Your employer can also make additional contributions for you up to a maximum contribution limit of $61,000 in 2022, or $66,000 in 2023. For those younger than 50 and eligible for catch-up contributions, the maximum limit, including employer contributions, is $67,500 in 2022, or $73,500 in 2023, for those 50 and older.

If you work for only one company during the year, you shouldn't have to worry about going over the limit for your 401(k) plan contributions since your employer calculates this limit for you. If you work for more than one company, however, it's easy to go over the limit since one employer doesn't know how much another has already let you contribute.

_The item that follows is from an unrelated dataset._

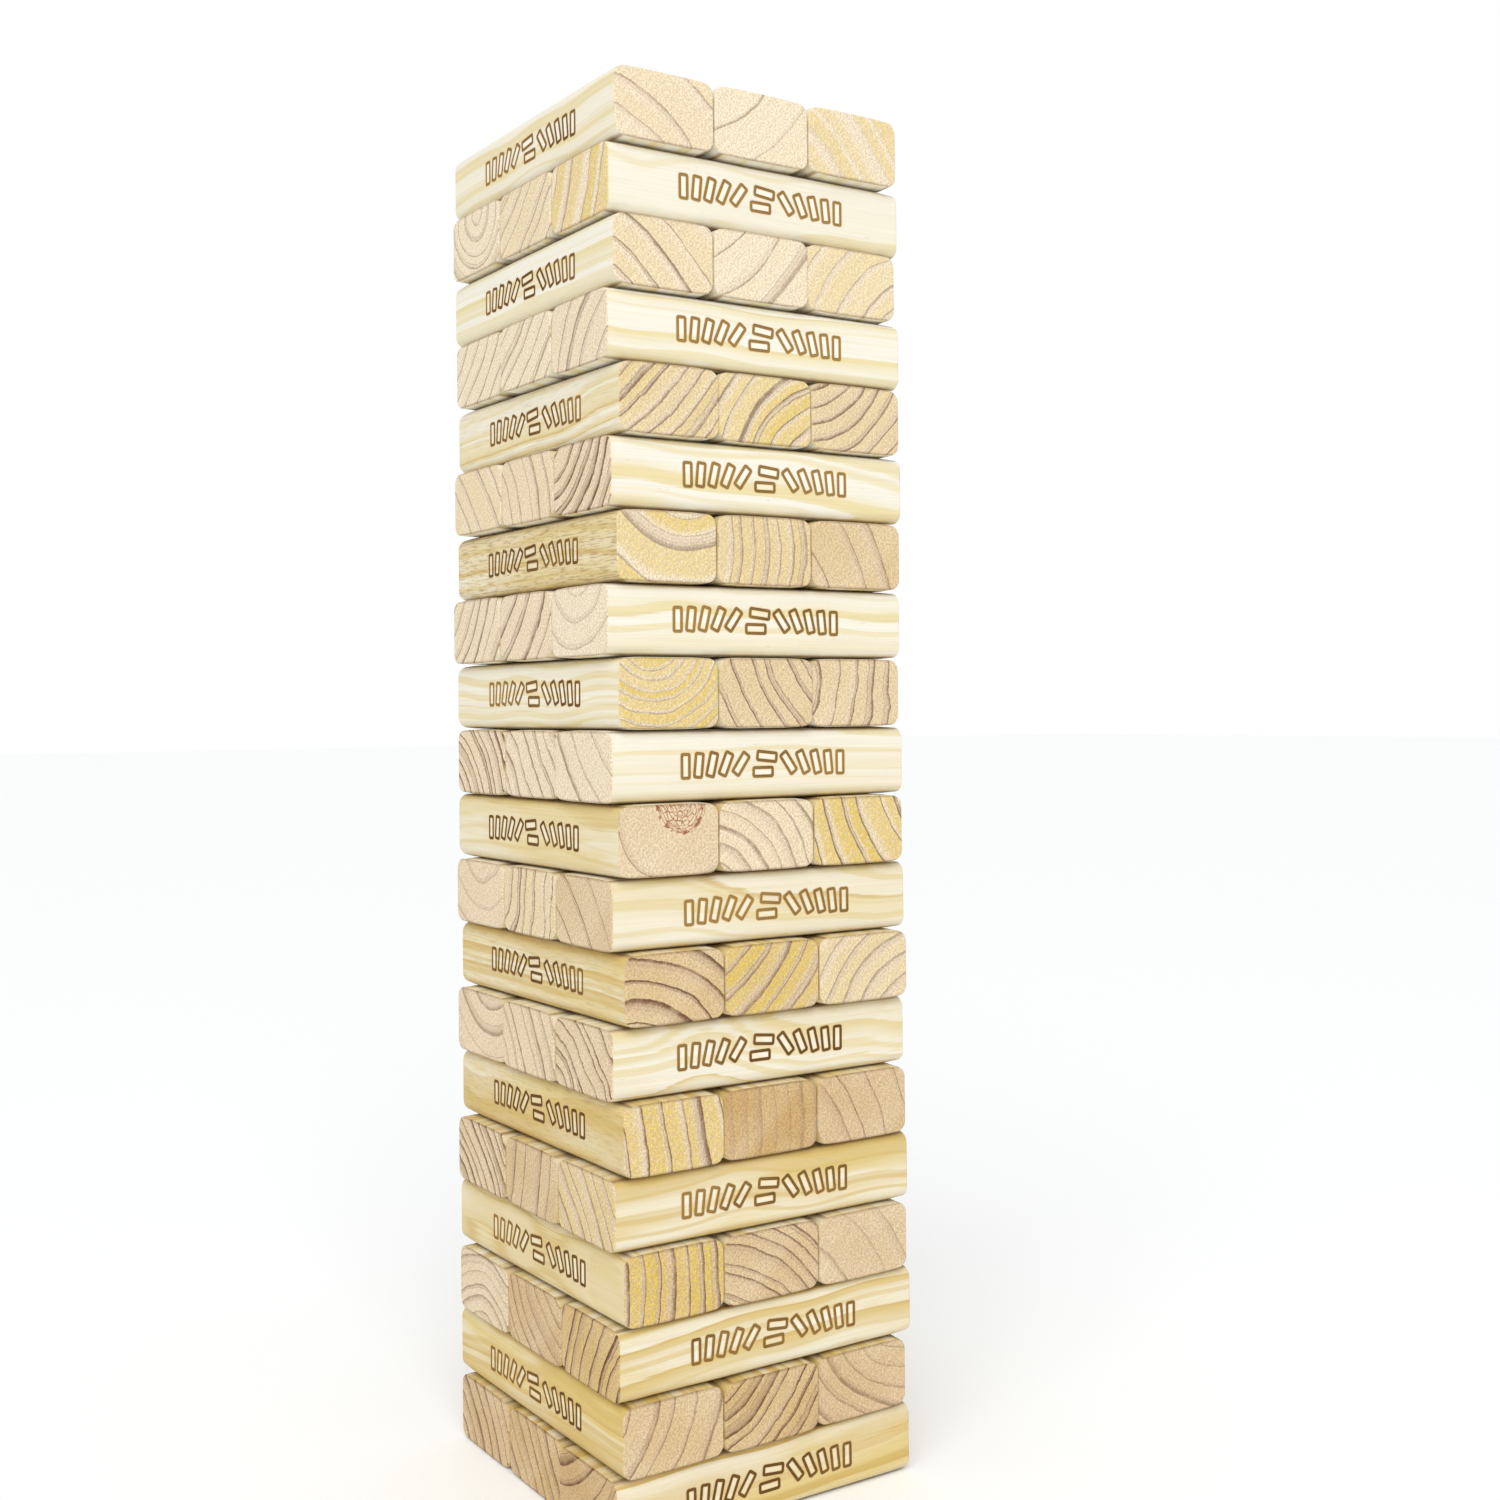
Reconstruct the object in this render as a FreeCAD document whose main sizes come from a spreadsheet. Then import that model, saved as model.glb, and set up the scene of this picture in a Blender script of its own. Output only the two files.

If you overcontribute to your 401(k), it's your responsibility to notify your plan administrator and have the excess contribution returned to you before the tax deadline for the following year. Otherwise the excess contribution does not reduce your taxable income, and you must pay tax on it when you withdraw it. That means the same income is taxed twice. Leaving excess deferrals in your account can also cause the IRS to disqualify your plan

2. Disqualified investments

If you have a self-directed 401(k) plan through your employer, don't take the "self-directed" part too literally. Your employer can still limit the types of investments you make. Some employers may limit you to mutual funds, for example.

You also won't get away with investing in anything for which you may receive an immediate benefit. You can't, for example, use your 401(k) to buy your personal home. And forget using your 401(k) to buy collectible automobiles, art, or vacation properties that you expect to use. You can't pay yourself to manage your own 401(k) plan investments either.

If your employer allows it, however, you can invest in securities, investment real estate, gold, currency, and other investments.

3. Transactions between related parties

Don't entangle your 401(k) plan with your family members. For this purpose, "family members" are your parents, grandparents, children, grandchildren, or spouse's children or grandchildren.

This means you can't lend your 401(k) money to any of these relatives, let them live in property owned by your 401(k) plan, invest that money in your relatives' businesses, or otherwise cause your family members to benefit from your 401(k) investments.

Related Retirement Topics

4. Distributions

The rules for taking distributions from a self-directed 401(k) plan are the same as those for any other 401(k) plan. If you take an early withdrawal before age 59 1/2, you may have to pay a 10% penalty to the IRS in addition to ordinary income tax unless you meet an exception.

Your employer's 401(k) plan may allow for hardship withdrawals when you have immediate and serious financial needs. 

If you leave your job, you can roll over a self-directed 401(k) plan to another qualified retirement plan or IRA just as you can with any other 401(k) plan. As long as you move your money into another tax-advantaged account, the transaction shouldn't be a taxable event.

It's your money, and you should be able to buy and sell investments as you choose, taking the risks and reaping the rewards. If your employer offers a self-directed 401(k) plan, you can do just that.